Piers Thynne, de Operations Director van McLaren, geeft een inzicht in het voorseizoen van het team uit Woking. McLaren gaat minder reserveonderdelen bouwen voor 2022 en legt uit waarom. Daarnaast probeert het team de grens op te zoeken van het budgetplafond om een zo goed mogelijke auto te bouwen. 'Januari en februari zijn de drukste maanden voor de productieafdeling', zegt Piers op
de site van McLaren. 'En nu is het nog intensiever vanwege de nieuwe generatie auto's die we moeten produceren. Omdat de meeste onderdelen compleet nieuw zijn, moeten we momenteel twintig procent meer uren draaien dan voorgaande jaren.

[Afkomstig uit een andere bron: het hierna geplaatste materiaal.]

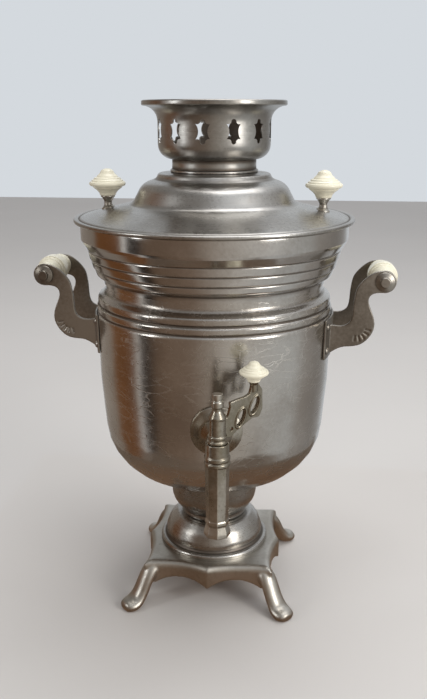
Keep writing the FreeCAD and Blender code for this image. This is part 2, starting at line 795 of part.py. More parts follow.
def tap_plug():
    top = barrel_top + 0.3
    head = plug_head_radius
    profile = [(0, barrel_top - 2.0), (plug_top_radius - plug_taper, barrel_top - 2.0),
               (plug_top_radius - plug_taper, top), (head + 1.25, top),
               (head + 1.25, top + 1.4), (head + 0.3, top + 2.0), (head + 0.3, top + 3.0),
               (head + 0.8, top + 3.6), (head + 0.8, top + 4.8), (head, top + 5.4),
               (head, top + 16.2), (head + 0.4, top + 16.6), (head + 0.4, top + 17.8),
               (3.2, top + 22.0, 2.0), (3.3, top + 23.6), (4.1, top + 24.6, 1.0), (4.1, top + 28.0, 1.2),
               (3.2, top + 29.0), (3.4, top + 30.2), (3.4, finial_top), (0, finial_top),
               (0, barrel_top - 2.0)]
    plug = turned(profile)
    plug.translate(plug_axis)
    cone = plug_cone(0)
    plug = plug.fuse(cone)
    well = Part.makeCylinder(plug_bore, tap_level + plug_bore + 2 - barrel_bottom, plug_axis + UP * barrel_bottom)
    port = rod(shank_bore, V(0, -tap_reach, tap_level), V(0, -tap_reach + 20, tap_level))
    port = spin(port, 90, V(0, -tap_reach, 0))
    return plug.cut(well).cut(port).removeSplitter()


def wing_point(out, up):
    """A point of the wing's face: shares of its reach from the plug and of its rise."""
    return (out * wing_reach, wing_base_level + up * wing_rise)


def tap_branch():
    """Openwork key wing: a scrolled plate with two long leaning loops, and a stem for the knob."""
    corners = [(0.18, 0.0, 0), (0.35, -0.01, 2), (0.52, 0.10, 3), (0.75, 0.20, 3), (0.95, 0.28, 3),
               (1.14, 0.27, 2.5), (1.23, 0.43, 3), (1.22, 0.81, 4), (1.11, 0.94, 1.5), (0.93, 0.94, 1.5),
               (0.87, 0.77, 3), (0.73, 0.73, 3), (0.51, 0.71, 2), (0.32, 0.68, 1), (0.34, 0.59, 2),
               (0.27, 0.41, 3), (0.18, 0.38, 0)]
    plate = slab([wing_point(out, up) + (bend,) for out, up, bend in corners], wing_thickness, -wing_thickness / 2)
    lean = FreeCAD.Rotation(V(0, 1, 0), loop_tilt)
    for out, up in ((0.62, 0.34), (1.0, 0.53)):
        oval = Part.Ellipse(V(0, 0, 0), loop_length / 2, loop_width / 2).toShape()
        hole = Part.Face(Part.Wire([oval])).extrude(UP * 2 * wing_thickness)
        x, z = wing_point(out, up)
        upright = FreeCAD.Rotation(UP, V(1, 0, 0), V(0, 1, 0), "ZXY")
        hole.Placement = FreeCAD.Placement(V(x, -wing_thickness, z), lean.multiply(upright))
        plate = plate.cut(hole)
    eye_x, eye_z = wing_point(0.36, 0.15)
    plate = plate.cut(rod(1.4, V(eye_x, -wing_thickness, eye_z), V(eye_x, wing_thickness, eye_z)))
    tip = V(wing_reach, 0, wing_base_level + wing_rise)
    stem = rod(wing_stem, tip - UP * 2.6 * wing_stem, tip)
    dish = Part.makeCone(wing_stem, 1.5 * wing_stem, 0.8 * wing_stem, tip - UP * 0.8 * wing_stem)
    wing = spin(plate.fuse([stem, dish]).removeSplitter(), wing_turn)
    wing.translate(plug_axis)
    return wing.cut(tap_plug())


def wing_tip():
    """Where the knob sits, at the end of the wing."""
    angle = math.radians(wing_turn)
    return plug_axis + V(wing_reach * math.cos(angle), wing_reach * math.sin(angle), wing_base_level + wing_rise)


def tap_knob():
    knob = turned(knob_profile(0, tap_knob_radius, tap_knob_height))
    knob.translate(wing_tip() + UP * seat_gap)
    return knob


def tap_nut():
    inner = V(0, -belly_radius + sheet + tap_washer_height + 2.6, tap_level)
    nut = hexagon(tap_nut_across, tap_nut_height, inner, V(0, 1, 0))
    return nut.cut(rod(tap_thread_radius + lap_gap, V(0, -1.2 * belly_radius, tap_level), V(0, -0.65 * belly_radius, tap_level)))


def tap_washer():
    start = -belly_radius - 2
    ring = rod(tap_nut_across / 2 + 1.5, V(0, start, tap_level),
               V(0, -belly_radius + sheet + tap_washer_height + 2.5, tap_level))
    ring = ring.cut(rod(tap_thread_radius + lap_gap, V(0, -1.2 * belly_radius, tap_level), V(0, -0.65 * belly_radius, tap_level)))
    return ring.common(vessel_inside())


def vessel_inside():
    """The space inside the vessel, less a small clearance."""
    points = inner_points(vessel_profile(), sheet + seat_gap)
    points = [(max(p[0], 0), p[1], p[2]) for p in points]
    return turned(points + [(0, points[-1][1]), (0, points[0][1])])


# Heater, through the rear wall
def head_face():
    """Distance from the axis to the outer face of the heater's head, just inside the wall."""
    inside = wall_radius(inlet_level - inlet_head_radius) - sheet
    return math.sqrt(inside ** 2 - inlet_head_radius ** 2) - seat_gap - inlet_gasket_height


def tail_end():
    """Distance from the axis to the outer end of the head's threaded tail."""
    return wall_radius(inlet_level) + inlet_tail


def heater():
    """Bent tube: two legs from the head, each dropping to a ring near the floor of the vessel."""
    x = pin_spacing / 2
    start = head_face() - inlet_head_height + element_socket
    low = inlet_level - element_drop
    level = math.sqrt(element_ring_radius ** 2 - x * x)
    bend = element_bend
    arc_mid = bend * math.sin(math.radians(45))
    knee = V(x, level + bend, inlet_level)
    corner = V(x, level, inlet_level - bend)
    middle = V(x, level + bend - arc_mid, inlet_level - bend + arc_mid)
    edges = [Part.makeLine(V(x, start, inlet_level), knee), Part.Arc(knee, middle, corner).toShape(),
             Part.makeLine(corner, V(x, level, low))]
    tube = sweep(edges, element_radius)
    hoop = Part.makeTorus(element_ring_radius, element_radius, V(0, 0, low), UP)
    width = pin_spacing - 2 * lift_gap
    gap = Part.makeBox(width, 30, 30, V(-width / 2, element_ring_radius - 15, low - 15))
    return tube.fuse([mirrored(tube), hoop.cut(gap)]).removeSplitter()


def sweep(edges, radius):
    """A round tube along joined straight and curved edges."""
    path = Part.Wire(edges)
    start = edges[0].Vertexes[0].Point
    way = (edges[0].Vertexes[-1].Point - start).normalize()
    circle = Part.Wire([Part.Circle(start, way, radius).toShape()])
    return path.makePipeShell([circle], True, False)


def rear_disc(radius, low, high, x=0.0):
    """A round disc along the inlet's direction, between two distances from the samovar's axis."""
    return rod(radius, V(x, low, inlet_level), V(x, high, inlet_level))


def heater_flange():
    """Brass head inside the wall, with a threaded tail that comes out through it."""
    face = head_face()
    inner = face - inlet_head_height
    flange = rear_disc(inlet_head_radius, inner, face).fuse(rear_disc(inlet_thread_radius, inner, tail_end()))
    for side in (-1, 1):
        x = side * pin_spacing / 2
        flange = flange.cut(rear_disc(element_radius + lap_gap, inner - 1, inner + element_socket + lap_gap, x))
        flange = flange.cut(rear_disc(pin_neck_radius + lap_gap, inner, tail_end() + 1, x))
    return flange


def heater_gasket():
    """Seal between the head and the wall, inside the vessel, shaped to the wall."""
    ring = rear_disc(inlet_head_radius, head_face() + seat_gap, belly_radius + 5)
    return ring.cut(rear_disc(inlet_thread_radius + lap_gap, 0, belly_radius + 10)).common(vessel_inside())


def inlet_shroud():
    """Round collar outside the wall, screwed on the head's thread, open to the rear."""
    mouth = belly_radius + shroud_length
    floor = tail_end() + seat_gap
    inside = shroud_radius - shroud_wall
    collar = rear_disc(shroud_radius, 0.8 * belly_radius, mouth).fuse(rear_disc(shroud_radius + 1.0, mouth - 2.4, mouth))
    collar = collar.cut(rear_disc(inside, floor, mouth + 1))
    collar = collar.cut(rear_disc(inlet_thread_radius + lap_gap, 0.7 * belly_radius, mouth))
    return collar.cut(wall_cutter(seat_gap)).removeSplitter()


def inlet_insulator():
    """Moulded disc on the end of the head, which holds the two pins."""
    face = tail_end() + seat_gap
    disc = rear_disc(shroud_radius - shroud_wall - lap_gap, face, face + insulator_height)
    for side in (-1, 1):
        disc = disc.cut(rear_disc(pin_neck_radius + lap_gap, face - 1, face + 2 * insulator_height, side * pin_spacing / 2))
    return disc


def inlet_pins():
    """Two round contact pins: each has a thinner neck that runs through the head to an element leg."""
    pins = []
    start = head_face() - inlet_head_height + element_socket
    shoulder = tail_end() + seat_gap + insulator_height + pin_neck
    end = shoulder + pin_length
    for side in (-1, 1):
        x = side * pin_spacing / 2
        blade = rear_disc(pin_radius, shoulder, end, x)
        tip = [e for e in blade.Edges if e.BoundBox.YMin > end - 0.01]
        blade = blade.makeFillet(0.5 * pin_radius, tip)
        pins.append(blade.fuse(rear_disc(pin_neck_radius, start, shoulder + pin_neck, x)))
    return pins


# Stud, bridge and nut that hold the foot together
def tie_stud():
    """Bolt with a wide flat head under the drum's top; its end stands out below the nut."""
    top = drum_top - sheet - seat_gap
    head = Part.makeCylinder(stud_head_radius, stud_head_height, V(0, 0, top - stud_head_height))
    end = plate_top - plate_wall - bridge_thickness - 1.5 * nut_height
    return head.fuse(rod(stud_radius, V(0, 0, end), V(0, 0, top - stud_head_height / 2)))


def tie_bridge():
    """Steel strap under the hollow of the foot, with its ends turned up to the plate's underside."""
    under = plate_top - plate_wall - seat_gap
    length = 2 * (plate_half - plate_wall - 8.0)
    corner = V(-length / 2, -bridge_width / 2, under - bridge_thickness)
    bar = Part.makeBox(length, bridge_width, bridge_thickness, corner)
    return bar.cut(Part.makeCylinder(stud_radius + lap_gap, plate_top))


def tie_nut():
    level = plate_top - plate_wall - seat_gap - bridge_thickness - seat_gap - nut_height
    return hexagon(nut_across, nut_height, V(0, 0, level)).cut(Part.makeCylinder(stud_radius + lap_gap, plate_top))


def build_all():
    """Make every named piece and write it to its own file."""
    parts = {}
    parts["base_casting"] = foot_casting()
    parts["pedestal"] = pedestal()
    parts["neck_drum"] = neck_drum()
    parts["vessel"] = vessel()
    parts["collar_ring"] = collar_ring()
    parts["lid"] = lid()
    parts["lid_skirt"] = lid_skirt()
    parts["crown"] = crown()
    for name, side in (("left", -1), ("right", 1)):
        parts["lid_post_" + name] = lid_post(side)
        parts["lid_knob_" + name] = lid_knob(side)
    parts["lid_nuts"] = Part.makeCompound([lid_nut(-1), lid_nut(1)])
    frame, hand, bar = handle_frame(), grip(), grip_rod()
    parts["right_handle_frame"], parts["left_handle_frame"] = frame, mirrored(frame)
    parts["right_grip"], parts["left_grip"] = hand, mirrored(hand)
    parts["right_grip_rod"], parts["left_grip_rod"] = bar, mirrored(bar)
    rivets = handle_rivets()
    parts["handle_rivets"] = Part.makeCompound(rivets + [mirrored(r) for r in rivets])
    for name, make in (("tap_rosette", tap_rosette), ("tap_barrel", tap_barrel), ("tap_plug", tap_plug),
                       ("tap_branch", tap_branch), ("tap_knob", tap_knob), ("tap_nut", tap_nut),
                       ("tap_washer", tap_washer)):
        parts[name] = spin(make(), tap_swing)
    parts["heating_element"] = heater()
    parts["heater_flange"] = heater_flange()
    parts["heater_gasket"] = heater_gasket()
    parts["inlet_shroud"] = inlet_shroud()
    parts["inlet_insulator"] = inlet_insulator()
    parts["inlet_pins"] = Part.makeCompound(inlet_pins())
    parts["tie_stud"] = tie_stud()
    parts["tie_bridge"] = tie_bridge()
    parts["tie_nut"] = tie_nut()
    return parts


if __name__ == "__main__":
    os.makedirs("parts", exist_ok=True)
    for node, shape in build_all().items():
        shape.exportStep("parts/" + node + ".step")
        box = shape.BoundBox
        print(node, len(shape.Solids), shape.isValid(), round(shape.Volume, 1),
              [round(v, 1) for v in (box.XMin, box.XMax, box.YMin, box.YMax, box.ZMin, box.ZMax)])
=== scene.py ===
# %% [markdown]
# # An electric samovar, dressed
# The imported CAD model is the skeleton: every piece below is drawn around it, in metres, in the same place.
# Turned and spun sheet is drawn again as fine surfaces worked out with numpy, because a long soft
# reflection shows every facet. Cast and pressed pieces get a fine, slightly smoothed skin over their
# solids, and the small hidden pieces keep their solids and only get a finish.

# %% Load the frame
import math

import bmesh
import bpy
import numpy as np
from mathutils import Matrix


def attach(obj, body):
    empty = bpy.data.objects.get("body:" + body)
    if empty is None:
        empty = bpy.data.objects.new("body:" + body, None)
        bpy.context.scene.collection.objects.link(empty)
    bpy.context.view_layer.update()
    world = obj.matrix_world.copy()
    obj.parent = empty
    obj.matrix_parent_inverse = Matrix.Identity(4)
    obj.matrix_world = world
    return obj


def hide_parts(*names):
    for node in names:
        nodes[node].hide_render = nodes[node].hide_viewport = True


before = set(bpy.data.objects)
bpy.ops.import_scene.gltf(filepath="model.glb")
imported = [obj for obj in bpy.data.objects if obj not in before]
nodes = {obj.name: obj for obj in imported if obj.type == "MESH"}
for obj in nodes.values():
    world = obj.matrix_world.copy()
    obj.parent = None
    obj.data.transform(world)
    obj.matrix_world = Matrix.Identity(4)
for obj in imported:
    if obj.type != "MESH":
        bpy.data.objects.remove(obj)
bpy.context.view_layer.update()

# %% [markdown]
# ## Camera
# The camera stands where the photograph's did: a little above the lid, slightly to the right, looking down.
# Its lens comes from the size of the lid's ellipse against the ellipse of the foot ring.

# %% Camera
lens_mm = 40.6
sensor_mm = 36.0
camera_place = (0.063, -0.590, 0.3765)
look_down = 16.74
look_left = 6.15
scene = bpy.context.scene
scene.view_settings.view_transform = "Standard"
camera_data = bpy.data.cameras.new("camera")
camera_data.lens = lens_mm
camera_data.sensor_width = sensor_mm
camera_data.sensor_fit = "AUTO"
camera_data.clip_start = 0.01
camera = bpy.data.objects.new("camera", camera_data)
camera.location = camera_place
camera.rotation_euler = (math.radians(90 - look_down), 0.0, math.radians(look_left))
scene.collection.objects.link(camera)
scene.camera = camera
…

Het legt niet alleen druk neer bij ons bij McLaren, maar ook bij onze leveranciers.'
Thynne: 'We proberen zo min mogelijk reserveonderdelen te bouwen'
Een oorzaak van die druk is ook het budgetplafond van 140 miljoen dollar. Thynne vertelt dat McLaren goed moet begrijpen hoeveel de onderdelen allemaal kosten. Ook wil het op één na oudste team van de Formule 1 zo efficiënt mogelijk te werk gaan met het budgetplafond. 'We proberen daarom zo min mogelijk reserveonderdelen te produceren en de productie zo klein mogelijk te houden. De technici moeten daarbij helpen want het gaat er niet om wat ze eventueel op de auto willen zetten, maar wat er absoluut op de auto moet zitten.'
'We willen in Bahrein een goed pakket hebben staan. Er worden geen WK-punten uitgedeeld voor de teams die als eerste zes voorvleugels en zes bodemplaten in de garage hebben staan. We investeren liever onze tijd in een goed aerodynamisch pakket. Wij geloven dat dit de sleutel zal zijn tot een succesvol 2022-seizoen', eindigt Thynne. McLaren onthult op 11 februari de nieuwe auto genaamd MCL36.